Put the same question to local Democratic party chair Ed Sands, chagrined over the trouncing his party got locally and nationally, and the answer will be a little different.
“Unfortunately, it does appear that way,” he said, referring to Garfield County’s tilt toward the red end of the political spectrum.
“I think we’ve always been something of a purple county,” he added, referring to a perception of more moderate political coloration.
Blakey agreed, saying the county is fairly evenly split between Democrats, Republicans and Independents.
“I think the county is still about the same a it has been,” he explained, “pretty close to a third and a third and a third, with the unaffiliates the strongest.”

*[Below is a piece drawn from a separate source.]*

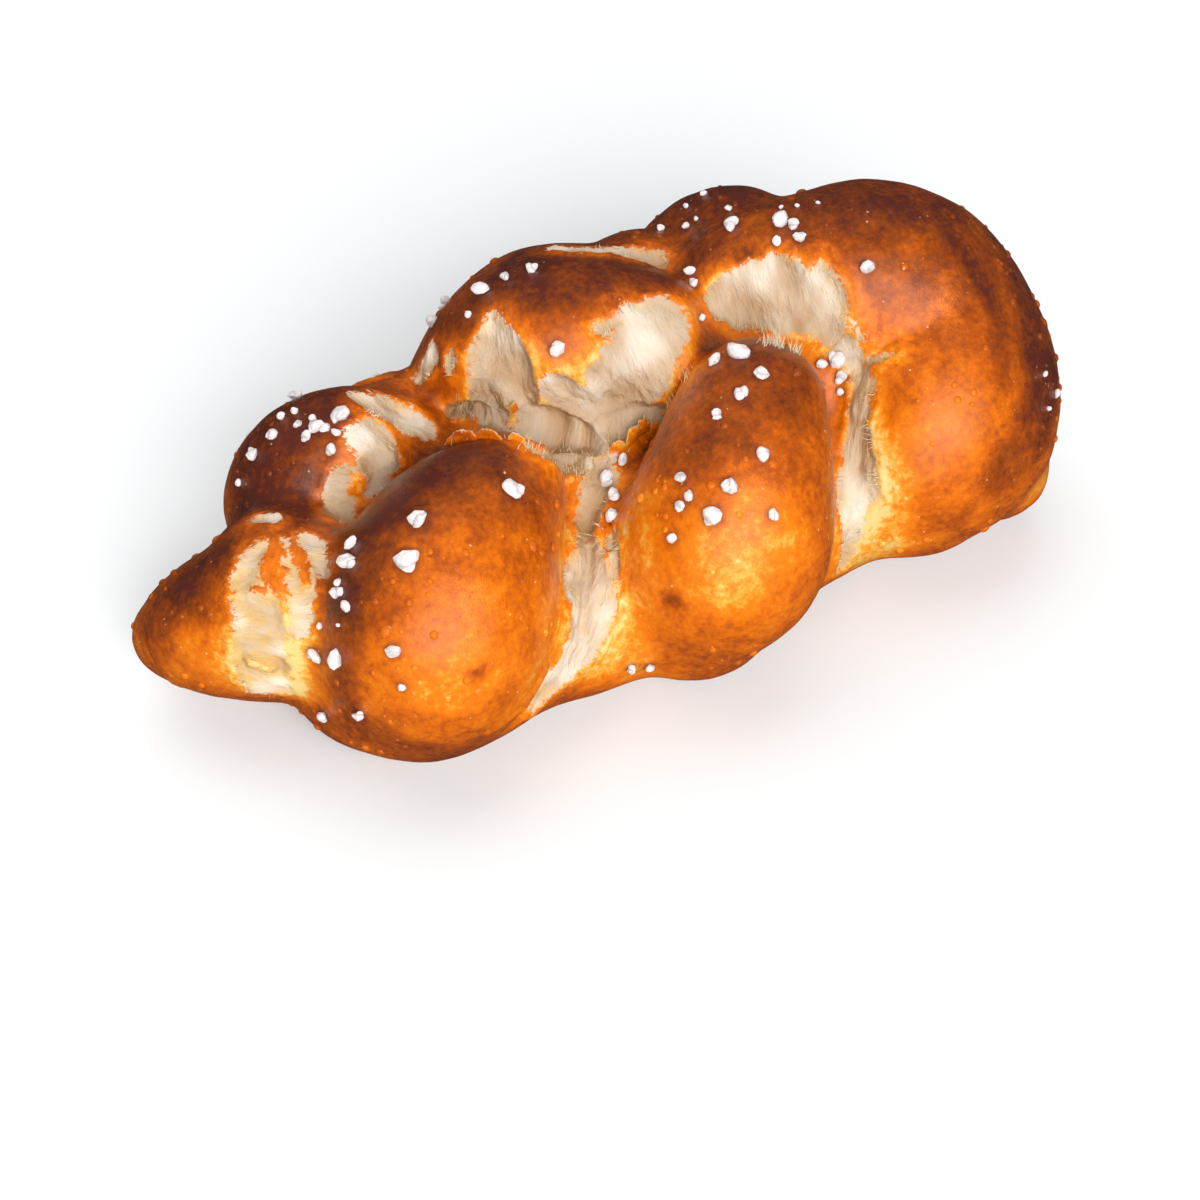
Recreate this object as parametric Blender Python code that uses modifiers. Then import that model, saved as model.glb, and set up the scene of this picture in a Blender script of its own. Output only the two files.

Plus, Sands added, the vote was swayed by the fact that “there were a lot of people hurting [due to the recession] and blaming those in power … particularly in Tresi’s case.” He said voters criticized Houpt’s service on the Colorado Oil and Gas Conservation Commission, including the drafting of tighter restriction that some believe drove the industry out of Colorado and killed jobs in Garfield County.
As for Gorman, Sand said, voters blamed him for a jump in their property tax bills, even though that jump largely was caused by a reluctance on the part of taxing districts to lower their tax rates in response to rising property values.
Sands noted that, had the tax rates been reduced, Colorado’s Taxpayer Bill of Rights would have required that the rates stay low even if property values came back down, which would have slashed the districts’ budgets.
In general, Sands agreed with Blakey, “because we’re a purple kind of county” that shies away from extremes at either end of the spectrum.